Crítica/Disco

Os motivos por trás do impacto de CAJU e a potência da representatividade na música brasileira

Por: Pérola Mathias, do Poro Aberto

*Eu já havia publicado esse texto na Newsletter do Poro Aberto e agora deixo ele disponível também aqui no Medium.

Não é meu disco favorito do ano. Mas não podemos negar que ele é um sucesso e virou uma febre. O motivo? Não sejamos ingênuos, provavelmente o investimento foi pesado, mas o disco, sobretudo, comunica. Comunica através dos ritmos, dos arranjos, das letras confessionais. Uma resenha escrita em inglês, por um brasileiro, num site de reviews menciona que o disco “is Brazil all around the corner and that’s exactly what makes this so special for me”.

Essa semana fiz um vídeo desses com um formato que o algoritmo deveria gostar — ele não gostou — levantando cinco motivos pelos quais o álbum foi para o topo das paradas e tem feito Liniker esgotar a bilheteria de seus shows: 1) cada faixa se remete a um ritmo/gênero/estilo; 2) letras confessionais e que geram identificação nas questões amorosas e existenciais; 3) buscou criar um arco narrativo completo; 4) bem produzido; 5) muitos feats de peso.

Com relação ao primeiro motivo não tem muito o que explicar, né? Agrada gregos e baianos, dentre os ouvintes de música brasileira pop. “Ai, mas os arranjos são muito cafonas e manjados”. Beleza, é porque o disco não é para você. Eu também não acho que o crescendo da orquestra em “Ao teu lado”, que traz Anavitória na voz e Amaro Freitas no piano, seja uma peça musicalmente disruptiva — ela é no sentido de ser uma música de 7 minutos dentro de um disco de música pop, e só. A metáfora da tecelagem? Hum, poderia ser pior.

Por outro lado, o pagodinho de “Febre” é por demais cativante. Às vezes estou com essa música na cabeça e me embanano, misturando com os versos “uma taça de chandon, um calor no edredom”, bom, bom. E por falar em edredom, tem “Papo de Edredom”, que é uma aproximação safada de Djavan, que o cita na letra, inclusive, com a batida mais lenta e espaçada e feat com Melly, que canta sexy para um c…
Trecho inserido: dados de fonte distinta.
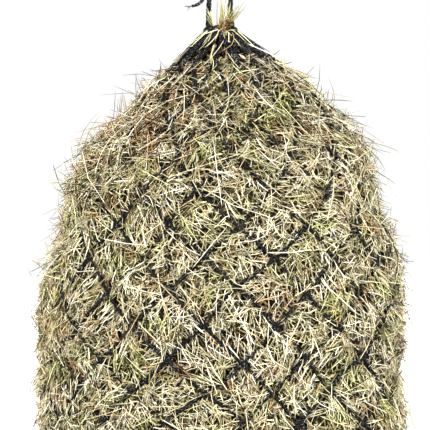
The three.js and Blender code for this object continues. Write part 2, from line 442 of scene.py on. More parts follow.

Eu confesso que não curto esse lance dos artistas usarem artifícios como áudio de WhatsApp ou dar instruções ao ouvinte. Também estou um pouco cansada de discos com muitas vinhetas — e é agora que serei cancelada por metade da música independente brasileira. Desculpa, mas acho que são recursos que devem ser usados muito pontualmente e há diversas outras maneiras de experimentar com happenings e colagens na música e no álbum. O que faz com que esses recursos estejam tão presentes nas produções atuais talvez seja o fato de que vivemos a época do single, do imediatismo, dos lançamentos urgentes. Tudo que vai contra isso é um manifesto, justíssimo.

Os feats vão além da criação artística, da troca e do encontro. Eles praticamente viraram uma estratégia de sobrevivência. É sobre o fã de um enxergar o outro artista. Talvez um fã de Anavitória chegasse com mais dificuldade na música de Liniker sem essa ponte. Talvez a música de Liniker seja a música sugerida pelo algoritmo na hora de fazer uma playlist própria para um momento ou espaço comercial. Talvez um cara de 40 anos, branco, cheio de preconceitos e verdades limitadas, comprando batata no Pão de Açúcar ouça, goste e sequer saiba que se trata de uma mulher trans — e quando ele for ver, já era, a música já vai estar nele.

Isso é transpor barreiras e limites que são mais sociais do que estéticos. Mas ao ver que Liniker, agora, alcança um outro patamar de público, precisamos discutir que, sim, representatividade importa. Liniker é uma cantora negra e trans. Quantas milhares de outras pessoas queer não esperaram pelo momento em que uma delas estivesse lá, brilhando, dando esperança de que: sim, é possível; sim, essa pessoa fala diretamente comigo, com a minha dor, com o meu prazer, com a minha vivência.

Ainda ontem, antes de ir à Casa de Francisca, conversava com dois amigos e falávamos sobre isso. Um deles, Igor, disse que ficou surpreso ao chegar no sertão do Cariri para um festival e ver que, ali, plateia, ao assistir ao show de Liniker bem antes de CAJU, cantava todas as músicas do começo ao fim. Já com Paula, falávamos da potência que a carreira solo de Maria Beraldo e suas composições ou interpretações definitivamente lésbicas vêm ganhando. Como diriam os jovens, é sobre.

Eu também gosto do toque do analógico na gravação de CAJU. A gravação em fita dá uma textura sonora que me prende à audição para além do combo melodia, harmonia e ritmo. É o tchans a mais.